9) Oh, I’m sorry - I don’t make enough money for you? Yeah, because I thought the first thing I wanted to do on a date is to pay for you and 3 little rug rats to get a nice meal that your WIC checks won’t cover. Oh, and pay for the baby sitter? How about some birth control and a job; no - part-time doesn’t count.

10) Don’t use the word “queen” or “princess”. It only expresses the need to get a solid pre-nup before the divorce.

11) You’re a party girl? Why meet you here when I can just get you wasted at the bar and have the one night stand?

12) Nice cleavage - is that where I get to rest my beer on our date?

13) Just because you watch [insert local favorite] football, does not make you a unique girl.  Or just because a guy watches Sex In the City does not make him a unique guy.

14) Don’t ask for someone who will “challenge” you and then completely fail to respond when challenged.
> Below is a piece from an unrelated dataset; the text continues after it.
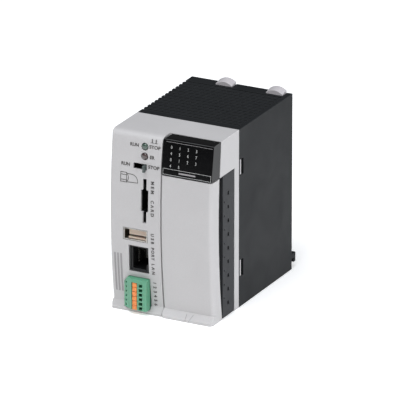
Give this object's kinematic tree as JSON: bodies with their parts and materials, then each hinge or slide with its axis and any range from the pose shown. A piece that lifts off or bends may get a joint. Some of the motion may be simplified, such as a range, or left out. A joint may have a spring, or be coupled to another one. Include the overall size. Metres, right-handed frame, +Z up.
{
  "type": "plc module",
  "caption": "Rack-mounted controller module with a bowed port column, a swing door over screw terminals, a smoked indicator window and a ventilated rear housing.",
  "frame": {"origin": "middle of the base of the module", "axes": "+X to the right seen from the front, +Y to the rear face that meets the rack, +Z up"},
  "size_m": [0.06, 0.101, 0.103],
  "materials": {
    "housing_abs": "fine moulded texture, dark grey",
    "bezel_abs": "fine moulded texture, light grey",
    "latch_abs": "moulded, light grey",
    "smoked_window": "polished smoked polycarbonate",
    "clear_guide": "clear moulded light guide",
    "green_lens": "tinted moulded lens",
    "red_lens": "tinted moulded lens",
    "terminal_plastic": "moulded, dark grey",
    "green_plastic": "moulded, green",
    "orange_plastic": "moulded, orange",
    "black_plastic": "moulded, black",
    "cream_plastic": "moulded, cream",
    "grey_knob": "moulded, grey",
    "circuit_board": "solder-masked glass laminate",
    "steel": "nickel plated",
    "brass": "gold-flashed contact",
    "aluminium": "extruded, satin",
    "sleeve": "shrunk vinyl sleeve"
  },
  "bodies": {
    "module": {"rear_housing": "housing_abs", "front_bezel": "bezel_abs", "indicator_cover": "smoked_window", "indicator_guide": "clear_guide", "run_lens": "green_lens", "fault_lens": "red_lens", "mode_switch_body": "black_plastic", "card_socket": "black_plastic", "usb_shell": "steel", "usb_tongue": "cream_plastic", "network_jack": "black_plastic", "network_contacts": "brass", "plug_header": "green_plastic", "header_pins": "brass", "terminal_block": "terminal_plastic", "terminal_socket": "black_plastic", "block_screw_bottom": "steel", "block_screw_top": "steel", "hinge_pin": "steel", "latch_spring_left": "steel", "latch_spring_right": "steel", "main_board": "circuit_board", "io_board": "circuit_board", "power_board": "circuit_board", "indicator_board": "circuit_board", "processor": "black_plastic", "memory_chip": "black_plastic", "battery_holder": "black_plastic", "battery": "sleeve", "heat_sink": "aluminium", "power_transformer": "black_plastic", "capacitor_upper": "sleeve", "capacitor_lower": "sleeve", "backplane_connector": "black_plastic", "board_screw_1": "steel", "board_screw_2": "steel", "board_screw_3": "steel", "board_screw_4": "steel", "io_screw_1": "steel", "io_screw_2": "steel"},
    "door": {"terminal_door": "bezel_abs"},
    "lock_left": {"lock_button_left": "latch_abs"},
    "lock_right": {"lock_button_right": "latch_abs"},
    "mode": {"mode_knob": "grey_knob"},
    "plug": {"field_plug": "green_plastic"},
    "release_1": {"release_button_1": "orange_plastic"},
    "release_2": {"release_button_2": "orange_plastic"},
    "release_3": {"release_button_3": "orange_plastic"},
    "release_4": {"release_button_4": "orange_plastic"},
    "release_5": {"release_button_5": "orange_plastic"},
    "release_6": {"release_button_6": "orange_plastic"}
  },
  "joints": [
    {"name": "door_hinge", "type": "hinge", "parent": "module", "child": "door", "pos_m": [0.0034, -0.0464, 0.04], "axis": [0, 0, -1], "range_deg": [0, 100]},
    {"name": "lock_left_press", "type": "slide", "parent": "module", "child": "lock_left", "axis": [0, 0, -1], "range_m": [0, 0.003], "stiffness_N_per_m": 600, "deforming": ["latch_spring_left"]},
    {"name": "lock_right_press", "type": "slide", "parent": "module", "child": "lock_right", "axis": [0, 0, -1], "range_m": [0, 0.003], "stiffness_N_per_m": 600, "deforming": ["latch_spring_right"]},
    {"name": "mode_slide", "type": "slide", "parent": "module", "child": "mode", "axis": [-1, 0, 0], "range_m": [0, 0.0054]},
    {"name": "plug_pull", "type": "slide", "parent": "module", "child": "plug", "axis": [0, -1, 0], "range_m": [0, 0.012]},
    {"name": "release_1_press", "type": "slide", "parent": "plug", "child": "release_1", "axis": [0, 1, 0], "range_m": [0, 0.0011], "stiffness_N_per_m": 600},
    {"name": "release_2_press", "type": "slide", "parent": "plug", "child": "release_2", "axis": [0, 1, 0], "range_m": [0, 0.0011], "stiffness_N_per_m": 600},
    {"name": "release_3_press", "type": "slide", "parent": "plug", "child": "release_3", "axis": [0, 1, 0], "range_m": [0, 0.0011], "stiffness_N_per_m": 600},
    {"name": "release_4_press", "type": "slide", "parent": "plug", "child": "release_4", "axis": [0, 1, 0], "range_m": [0, 0.0011], "stiffness_N_per_m": 600},
    {"name": "release_5_press", "type": "slide", "parent": "plug", "child": "release_5", "axis": [0, 1, 0], "range_m": [0, 0.0011], "stiffness_N_per_m": 600},
    {"name": "release_6_press", "type": "slide", "parent": "plug", "child": "release_6", "axis": [0, 1, 0], "range_m": [0, 0.0011], "stiffness_N_per_m": 600}
  ]
}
15) Don’t call yourself “intellectual” if you can’t back up anything you believe with anything more than “but it says it in [insert book, study, paper]”

16) Just because you like music, it does not make you a music lover. Be very careful in specifying who and what you like.
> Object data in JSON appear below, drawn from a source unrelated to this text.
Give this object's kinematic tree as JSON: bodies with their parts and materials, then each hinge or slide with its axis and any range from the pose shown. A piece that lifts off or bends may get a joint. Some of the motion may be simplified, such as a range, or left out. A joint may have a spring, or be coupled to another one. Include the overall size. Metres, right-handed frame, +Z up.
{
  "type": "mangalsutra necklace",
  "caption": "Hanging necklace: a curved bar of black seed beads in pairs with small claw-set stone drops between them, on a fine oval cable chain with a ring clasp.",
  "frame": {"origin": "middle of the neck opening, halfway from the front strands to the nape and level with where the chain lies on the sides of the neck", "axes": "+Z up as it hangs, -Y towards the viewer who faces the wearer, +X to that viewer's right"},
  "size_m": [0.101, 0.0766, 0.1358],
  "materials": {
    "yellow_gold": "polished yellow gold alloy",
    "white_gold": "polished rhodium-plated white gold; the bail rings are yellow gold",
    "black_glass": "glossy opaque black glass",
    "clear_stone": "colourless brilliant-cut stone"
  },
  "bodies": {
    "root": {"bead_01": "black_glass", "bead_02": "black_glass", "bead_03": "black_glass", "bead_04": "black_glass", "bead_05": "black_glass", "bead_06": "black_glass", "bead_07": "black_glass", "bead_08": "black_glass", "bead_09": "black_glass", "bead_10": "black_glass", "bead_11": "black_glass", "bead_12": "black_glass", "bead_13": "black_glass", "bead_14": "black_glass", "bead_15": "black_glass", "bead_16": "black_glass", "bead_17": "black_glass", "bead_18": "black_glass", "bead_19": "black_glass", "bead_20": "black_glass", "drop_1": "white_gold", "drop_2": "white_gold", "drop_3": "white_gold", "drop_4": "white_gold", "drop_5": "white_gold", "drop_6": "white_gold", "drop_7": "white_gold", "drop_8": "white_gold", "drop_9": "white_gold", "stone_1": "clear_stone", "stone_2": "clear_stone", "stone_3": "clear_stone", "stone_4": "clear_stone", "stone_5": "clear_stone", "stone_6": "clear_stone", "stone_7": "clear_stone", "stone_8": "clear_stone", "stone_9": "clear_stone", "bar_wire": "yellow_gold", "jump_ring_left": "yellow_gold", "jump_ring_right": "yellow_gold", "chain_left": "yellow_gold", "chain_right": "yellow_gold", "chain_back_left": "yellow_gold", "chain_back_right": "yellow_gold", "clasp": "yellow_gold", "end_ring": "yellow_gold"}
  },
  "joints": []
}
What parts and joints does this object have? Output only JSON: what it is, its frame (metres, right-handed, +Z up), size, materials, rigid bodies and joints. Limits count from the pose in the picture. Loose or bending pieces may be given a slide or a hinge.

17) When going on a date and the other person is riding with you, do not, whatsoever, listen to Tori Amos. This is for both guys and girls. Same goes for all country music.

19) If you like to read and say so, make sure there is something there worth reading aside from “the latest issue of glamor” or some epic biography on some shitty star. It doesn’t matter if it is fiction or non-fiction, make sure it is something smart.

20)  Don’t prop up competition where there is none if you can, identify the person in either the picture text or in your profile. Nothing more damaging than competition. If the person in the pic is good looking, it makes you look hard to get.

21) And for God’s sake - please don’t post photos of you in your wedding dress. Or drivers license photos with you scowling.

22) Guys, leave your insecurities at home. There’s sensitive and then there is emotionally damaged, creepy stalker sensitive.

23) If you just got separated or divorced and the spouse still lives in your house, don’t bring it up. In your profile or in conversation. It’s weird and awkward.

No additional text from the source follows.